**Instructions to follow**
Extract every line below that contains the word "joints".

JSON records of objects

==============================

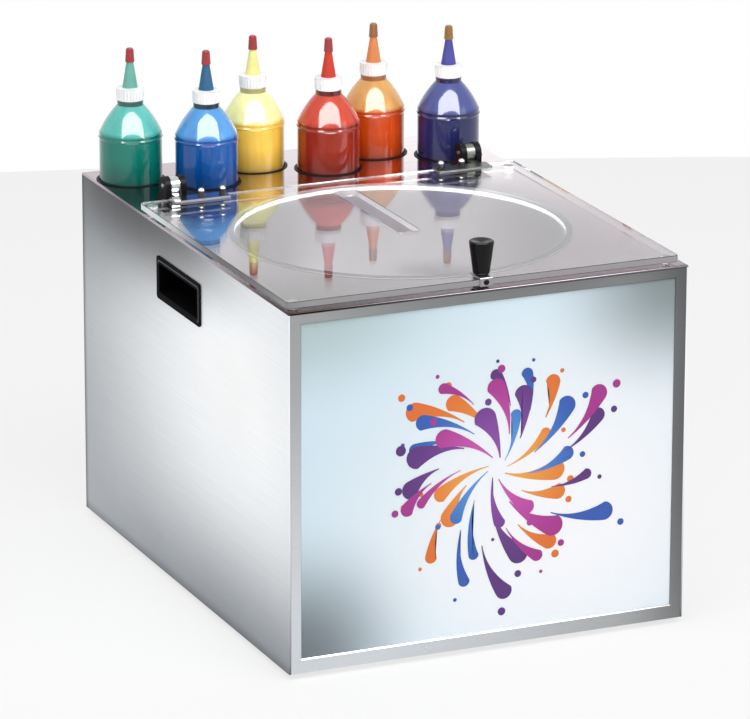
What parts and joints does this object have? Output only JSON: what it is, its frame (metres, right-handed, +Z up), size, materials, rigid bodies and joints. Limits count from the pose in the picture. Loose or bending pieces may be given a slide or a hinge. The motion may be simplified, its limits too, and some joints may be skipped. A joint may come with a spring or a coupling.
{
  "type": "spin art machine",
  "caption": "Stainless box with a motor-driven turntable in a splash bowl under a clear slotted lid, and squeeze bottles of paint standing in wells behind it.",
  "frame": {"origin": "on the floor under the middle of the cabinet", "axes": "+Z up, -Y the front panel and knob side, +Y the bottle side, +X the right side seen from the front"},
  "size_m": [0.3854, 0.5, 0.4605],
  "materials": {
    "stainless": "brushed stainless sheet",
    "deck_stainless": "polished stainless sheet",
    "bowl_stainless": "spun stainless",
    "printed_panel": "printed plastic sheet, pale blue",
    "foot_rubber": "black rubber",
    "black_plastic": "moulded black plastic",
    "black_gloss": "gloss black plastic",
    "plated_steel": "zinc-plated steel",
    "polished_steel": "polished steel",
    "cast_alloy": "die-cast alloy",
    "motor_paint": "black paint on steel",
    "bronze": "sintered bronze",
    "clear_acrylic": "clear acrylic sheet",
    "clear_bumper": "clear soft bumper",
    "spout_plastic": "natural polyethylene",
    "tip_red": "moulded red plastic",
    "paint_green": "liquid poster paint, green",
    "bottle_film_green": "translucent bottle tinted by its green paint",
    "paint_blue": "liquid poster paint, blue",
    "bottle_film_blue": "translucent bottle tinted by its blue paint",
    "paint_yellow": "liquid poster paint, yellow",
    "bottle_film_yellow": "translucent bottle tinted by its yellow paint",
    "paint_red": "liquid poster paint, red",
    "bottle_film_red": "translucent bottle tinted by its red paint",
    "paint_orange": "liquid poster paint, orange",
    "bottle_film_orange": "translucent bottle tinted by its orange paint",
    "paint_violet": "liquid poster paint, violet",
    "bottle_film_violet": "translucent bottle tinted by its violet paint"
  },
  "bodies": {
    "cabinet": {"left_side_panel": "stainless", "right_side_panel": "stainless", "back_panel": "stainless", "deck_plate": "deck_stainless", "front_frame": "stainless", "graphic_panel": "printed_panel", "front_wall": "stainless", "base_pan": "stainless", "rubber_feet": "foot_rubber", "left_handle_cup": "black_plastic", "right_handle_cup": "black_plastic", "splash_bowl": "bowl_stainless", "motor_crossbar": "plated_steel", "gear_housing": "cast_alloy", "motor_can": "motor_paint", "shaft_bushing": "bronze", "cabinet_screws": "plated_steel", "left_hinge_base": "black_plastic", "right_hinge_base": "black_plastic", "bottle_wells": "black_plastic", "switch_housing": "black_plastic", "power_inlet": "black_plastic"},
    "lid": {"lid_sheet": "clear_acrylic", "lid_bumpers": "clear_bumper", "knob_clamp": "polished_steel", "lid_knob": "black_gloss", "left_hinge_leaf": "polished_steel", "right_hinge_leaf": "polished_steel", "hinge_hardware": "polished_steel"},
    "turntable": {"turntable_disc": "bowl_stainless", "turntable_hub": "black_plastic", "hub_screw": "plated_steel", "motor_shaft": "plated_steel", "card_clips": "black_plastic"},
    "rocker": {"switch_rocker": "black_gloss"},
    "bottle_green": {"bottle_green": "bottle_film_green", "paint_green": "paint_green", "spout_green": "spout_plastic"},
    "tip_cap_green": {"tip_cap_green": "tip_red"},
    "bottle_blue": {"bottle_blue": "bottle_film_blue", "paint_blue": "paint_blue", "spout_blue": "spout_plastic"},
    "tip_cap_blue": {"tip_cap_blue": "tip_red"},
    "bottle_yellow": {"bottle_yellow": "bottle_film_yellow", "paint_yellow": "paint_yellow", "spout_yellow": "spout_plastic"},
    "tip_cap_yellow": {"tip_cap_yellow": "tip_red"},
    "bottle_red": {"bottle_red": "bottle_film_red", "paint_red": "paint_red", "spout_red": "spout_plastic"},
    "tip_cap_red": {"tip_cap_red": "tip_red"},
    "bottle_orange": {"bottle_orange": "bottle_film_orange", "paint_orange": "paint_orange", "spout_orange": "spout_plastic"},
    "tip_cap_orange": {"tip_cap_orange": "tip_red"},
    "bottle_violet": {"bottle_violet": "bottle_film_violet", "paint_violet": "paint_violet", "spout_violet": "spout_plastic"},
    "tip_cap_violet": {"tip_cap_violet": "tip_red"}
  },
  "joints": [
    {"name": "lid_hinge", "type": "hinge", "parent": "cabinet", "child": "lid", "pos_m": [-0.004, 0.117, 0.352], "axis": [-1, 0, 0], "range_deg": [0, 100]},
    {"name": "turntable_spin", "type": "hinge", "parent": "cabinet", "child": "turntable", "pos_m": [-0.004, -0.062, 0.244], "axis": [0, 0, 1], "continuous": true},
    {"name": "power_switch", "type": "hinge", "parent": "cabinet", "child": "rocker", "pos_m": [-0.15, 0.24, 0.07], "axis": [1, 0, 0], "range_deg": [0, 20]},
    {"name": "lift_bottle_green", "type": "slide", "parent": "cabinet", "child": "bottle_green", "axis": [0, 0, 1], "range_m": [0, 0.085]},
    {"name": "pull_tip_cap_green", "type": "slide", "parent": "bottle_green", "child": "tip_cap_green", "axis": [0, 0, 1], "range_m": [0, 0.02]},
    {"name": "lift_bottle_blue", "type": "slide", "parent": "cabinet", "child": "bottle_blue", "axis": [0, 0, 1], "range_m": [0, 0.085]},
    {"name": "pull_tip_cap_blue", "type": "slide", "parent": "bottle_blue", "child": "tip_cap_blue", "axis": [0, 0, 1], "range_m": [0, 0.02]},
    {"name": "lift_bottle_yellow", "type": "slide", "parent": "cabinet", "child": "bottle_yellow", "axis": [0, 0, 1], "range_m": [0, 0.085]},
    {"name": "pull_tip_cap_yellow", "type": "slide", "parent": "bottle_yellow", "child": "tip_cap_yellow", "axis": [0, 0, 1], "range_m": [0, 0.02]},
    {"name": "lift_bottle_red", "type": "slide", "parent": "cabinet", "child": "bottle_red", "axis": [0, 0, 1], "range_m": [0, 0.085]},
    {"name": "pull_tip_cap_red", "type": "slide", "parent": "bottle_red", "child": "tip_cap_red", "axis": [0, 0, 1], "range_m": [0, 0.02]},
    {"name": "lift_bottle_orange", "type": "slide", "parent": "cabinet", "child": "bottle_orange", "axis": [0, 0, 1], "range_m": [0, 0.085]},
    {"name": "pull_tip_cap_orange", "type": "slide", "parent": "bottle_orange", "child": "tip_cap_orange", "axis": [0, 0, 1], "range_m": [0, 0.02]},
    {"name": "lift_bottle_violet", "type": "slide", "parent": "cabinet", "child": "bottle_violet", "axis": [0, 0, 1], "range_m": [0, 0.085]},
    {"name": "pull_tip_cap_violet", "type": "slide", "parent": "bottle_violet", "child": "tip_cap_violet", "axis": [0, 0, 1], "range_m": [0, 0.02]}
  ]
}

==============================

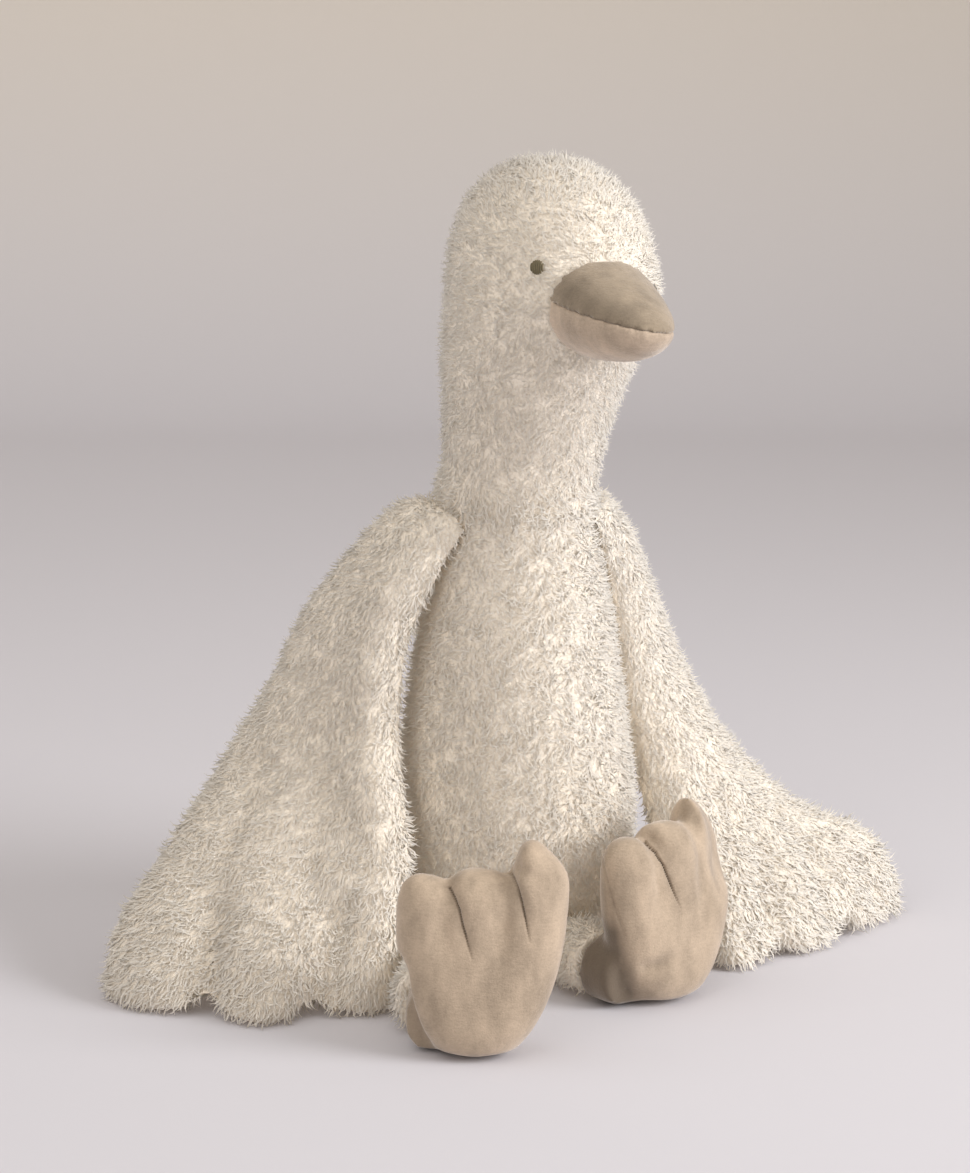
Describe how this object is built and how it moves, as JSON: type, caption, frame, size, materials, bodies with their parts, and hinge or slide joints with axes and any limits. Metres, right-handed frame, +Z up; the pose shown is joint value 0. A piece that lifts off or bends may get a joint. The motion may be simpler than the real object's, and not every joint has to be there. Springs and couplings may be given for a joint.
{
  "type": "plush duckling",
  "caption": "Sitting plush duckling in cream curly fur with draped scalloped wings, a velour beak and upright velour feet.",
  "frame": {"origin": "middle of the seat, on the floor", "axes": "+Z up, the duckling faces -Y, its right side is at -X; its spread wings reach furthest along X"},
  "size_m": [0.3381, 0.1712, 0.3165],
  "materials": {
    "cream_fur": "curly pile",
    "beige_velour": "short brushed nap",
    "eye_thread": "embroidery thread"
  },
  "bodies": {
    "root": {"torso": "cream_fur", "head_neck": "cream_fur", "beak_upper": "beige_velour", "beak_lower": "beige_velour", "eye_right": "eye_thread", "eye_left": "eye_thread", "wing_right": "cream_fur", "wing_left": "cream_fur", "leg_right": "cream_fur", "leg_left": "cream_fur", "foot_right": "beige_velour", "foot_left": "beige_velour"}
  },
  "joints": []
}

==============================

**Solution to this exercise**
What parts and joints does this object have? Output only JSON: what it is, its frame (metres, right-handed, +Z up), size, materials, rigid bodies and joints. Limits count from the pose in the picture. Loose or bending pieces may be given a slide or a hinge. The motion may be simplified, its limits too, and some joints may be skipped. A joint may come with a spring or a coupling.
  "joints": [
Describe how this object is built and how it moves, as JSON: type, caption, frame, size, materials, bodies with their parts, and hinge or slide joints with axes and any limits. Metres, right-handed frame, +Z up; the pose shown is joint value 0. A piece that lifts off or bends may get a joint. The motion may be simpler than the real object's, and not every joint has to be there. Springs and couplings may be given for a joint.
  "joints": []